Jane Austen. A Life, by Claire Tomalin:
If you want to learn more about the woman behind the dashing Darcy, the delightful Catherine Morland, or the severely underrated Colonel Brandon (okay, okay, my love of Brandon might have a little bit to do with Alan Rickman’s portrayal), Claire Tomalin’s biography is considered by many to be the ultimate source of information on one of the greatest novelists of Western canon. It weaves together fact and plausible speculation and puts them up against the vivid backdrop of the English Regency period—without ignoring the imperialistic havoc it was wreaking on non-European countries. It gives you Jane Austen the person, the good and the bad.
Jane Austen’s Letters, edited by Deirdre Le Faye
In Austen’s novels, letters often play a fundamental role. Whether they contribute to smash misconceptions, bear happy (or unhappy, as the case may be) tidings to expectant readers, or profess enduring love, several narrative shifts have occurred because one character or another decided to break out their ink and quill.

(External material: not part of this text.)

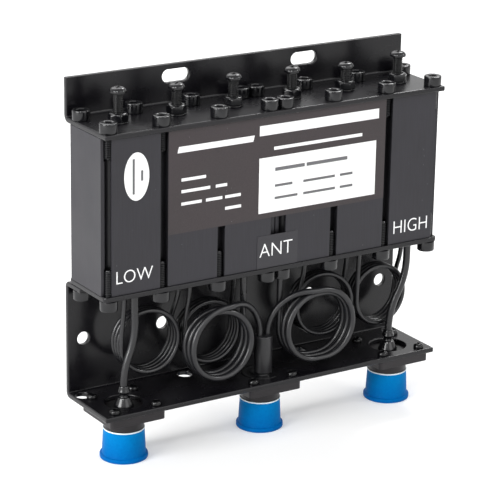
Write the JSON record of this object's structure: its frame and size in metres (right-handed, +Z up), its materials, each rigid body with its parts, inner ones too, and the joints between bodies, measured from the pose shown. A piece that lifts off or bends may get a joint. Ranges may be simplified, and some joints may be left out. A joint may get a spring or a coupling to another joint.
{
  "type": "rf duplexer",
  "caption": "Mobile radio duplexer: black cavity filter block between sheet brackets, tuning screws on top, coiled coax leads and blue-capped coax ports below.",
  "frame": {"origin": "middle of the surface it stands on, under the middle of its box", "axes": "+X along its width towards the high port, +Y to the back with the mounting flange, +Z up"},
  "size_m": [0.1552, 0.0324, 0.1497],
  "materials": {
    "black_anodised": "satin",
    "black_painted_steel": "satin",
    "black_oxide_steel": "satin",
    "blackened_hardware": "satin",
    "copper_wire": "bare copper",
    "dark_nickel": "dark plated",
    "insulator_plastic": "matte",
    "contact_brass": "turned",
    "blue_plastic": "soft gloss",
    "boot_rubber": "matte",
    "sleeve_plastic": "matte",
    "cable_jacket": "satin"
  },
  "bodies": {
    "housing": {"bottom_cap_screws": "black_oxide_steel", "bottom_plate": "black_painted_steel", "cable_1_to_2": "cable_jacket", "cable_2_to_3": "cable_jacket", "cable_3_to_antenna": "cable_jacket", "cable_4_to_5": "cable_jacket", "cable_5_to_6": "cable_jacket", "cable_6_to_high": "cable_jacket", "cable_antenna_to_4": "cable_jacket", "cable_boot_high": "boot_rubber", "cable_boot_low": "boot_rubber", "cable_low_to_1": "cable_jacket", "cavity_block_high": "black_anodised", "cavity_block_low": "black_anodised", "coupling_loops": "copper_wire", "lock_washers": "blackened_hardware", "lower_bracket": "black_painted_steel", "port_body_ant": "dark_nickel", "port_body_high": "dark_nickel", "port_body_low": "dark_nickel", "port_contact_ant": "contact_brass", "port_contact_high": "contact_brass", "port_contact_low": "contact_brass", "port_insulator_ant": "insulator_plastic", "port_insulator_high": "insulator_plastic", "port_insulator_low": "insulator_plastic", "port_screws": "black_oxide_steel", "resonator_1": "copper_wire", "resonator_2": "copper_wire", "resonator_3": "copper_wire", "resonator_4": "copper_wire", "resonator_5": "copper_wire", "resonator_6": "copper_wire", "tee_sleeve": "sleeve_plastic", "top_bracket": "black_painted_steel", "top_cap_screws": "black_oxide_steel"},
    "tuning_screw_1": {"tuning_screw_1": "blackened_hardware"},
    "lock_nut_1": {"lock_nut_1": "blackened_hardware"},
    "tuning_screw_2": {"tuning_screw_2": "blackened_hardware"},
    "lock_nut_2": {"lock_nut_2": "blackened_hardware"},
    "tuning_screw_3": {"tuning_screw_3": "blackened_hardware"},
    "lock_nut_3": {"lock_nut_3": "blackened_hardware"},
    "tuning_screw_4": {"tuning_screw_4": "blackened_hardware"},
    "lock_nut_4": {"lock_nut_4": "blackened_hardware"},
    "tuning_screw_5": {"tuning_screw_5": "blackened_hardware"},
    "lock_nut_5": {"lock_nut_5": "blackened_hardware"},
    "tuning_screw_6": {"tuning_screw_6": "blackened_hardware"},
    "lock_nut_6": {"lock_nut_6": "blackened_hardware"},
    "dust_cap_low": {"dust_cap_low": "blue_plastic"},
    "dust_cap_ant": {"dust_cap_ant": "blue_plastic"},
    "dust_cap_high": {"dust_cap_high": "blue_plastic"}
  },
  "joints": [
    {"name": "tuning_1", "type": "slide", "parent": "housing", "child": "tuning_screw_1", "axis": [0, 0, 1], "range_m": [-0.0075, 0.006]},
    {"name": "lock_nut_turn_1", "type": "hinge", "parent": "housing", "child": "lock_nut_1", "pos_m": [-0.06415, -0.00175, 0.1368], "axis": [0, 0, 1], "range_deg": [0, 180]},
    {"name": "tuning_2", "type": "slide", "parent": "housing", "child": "tuning_screw_2", "axis": [0, 0, 1], "range_m": [-0.006, 0.006]},
    {"name": "lock_nut_turn_2", "type": "hinge", "parent": "housing", "child": "lock_nut_2", "pos_m": [-0.0388, -0.00175, 0.1368], "axis": [0, 0, 1], "range_deg": [0, 180]},
    {"name": "tuning_3", "type": "slide", "parent": "housing", "child": "tuning_screw_3", "axis": [0, 0, 1], "range_m": [-0.0066, 0.006]},
    {"name": "lock_nut_turn_3", "type": "hinge", "parent": "housing", "child": "lock_nut_3", "pos_m": [-0.01345, -0.00175, 0.1368], "axis": [0, 0, 1], "range_deg": [0, 180]},
    {"name": "tuning_4", "type": "slide", "parent": "housing", "child": "tuning_screw_4", "axis": [0, 0, 1], "range_m": [-0.0062, 0.006]},
    {"name": "lock_nut_turn_4", "type": "hinge", "parent": "housing", "child": "lock_nut_4", "pos_m": [0.01345, -0.00175, 0.1368], "axis": [0, 0, 1], "range_deg": [0, 180]},
    {"name": "tuning_5", "type": "slide", "parent": "housing", "child": "tuning_screw_5", "axis": [0, 0, 1], "range_m": [-0.005, 0.006]},
    {"name": "lock_nut_turn_5", "type": "hinge", "parent": "housing", "child": "lock_nut_5", "pos_m": [0.0388, -0.00175, 0.1368], "axis": [0, 0, 1], "range_deg": [0, 180]},
    {"name": "tuning_6", "type": "slide", "parent": "housing", "child": "tuning_screw_6", "axis": [0, 0, 1], "range_m": [-0.0066, 0.006]},
    {"name": "lock_nut_turn_6", "type": "hinge", "parent": "housing", "child": "lock_nut_6", "pos_m": [0.06415, -0.00175, 0.1368], "axis": [0, 0, 1], "range_deg": [0, 180]},
    {"name": "dust_cap_low_pull", "type": "slide", "parent": "housing", "child": "dust_cap_low", "axis": [0, 0, -1], "range_m": [0, 0.04]},
    {"name": "dust_cap_ant_pull", "type": "slide", "parent": "housing", "child": "dust_cap_ant", "axis": [0, 0, -1], "range_m": [0, 0.04]},
    {"name": "dust_cap_high_pull", "type": "slide", "parent": "housing", "child": "dust_cap_high", "axis": [0, 0, -1], "range_m": [0, 0.04]}
  ]
}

What could be more fitting, then, than to get to know the woman herself through her letters? Keep your expectations low, however—many, many of them have been destroyed.
A Companion to Jane Austen, edited by Claudia L. Johnson and Clara Tuite.
“Jane Austen and Empire” in Culture and Imperialism by Edward Said.
Jane Austen’s England: Daily Life in the Georgian and Regency, by Roy and Lesley Adkins.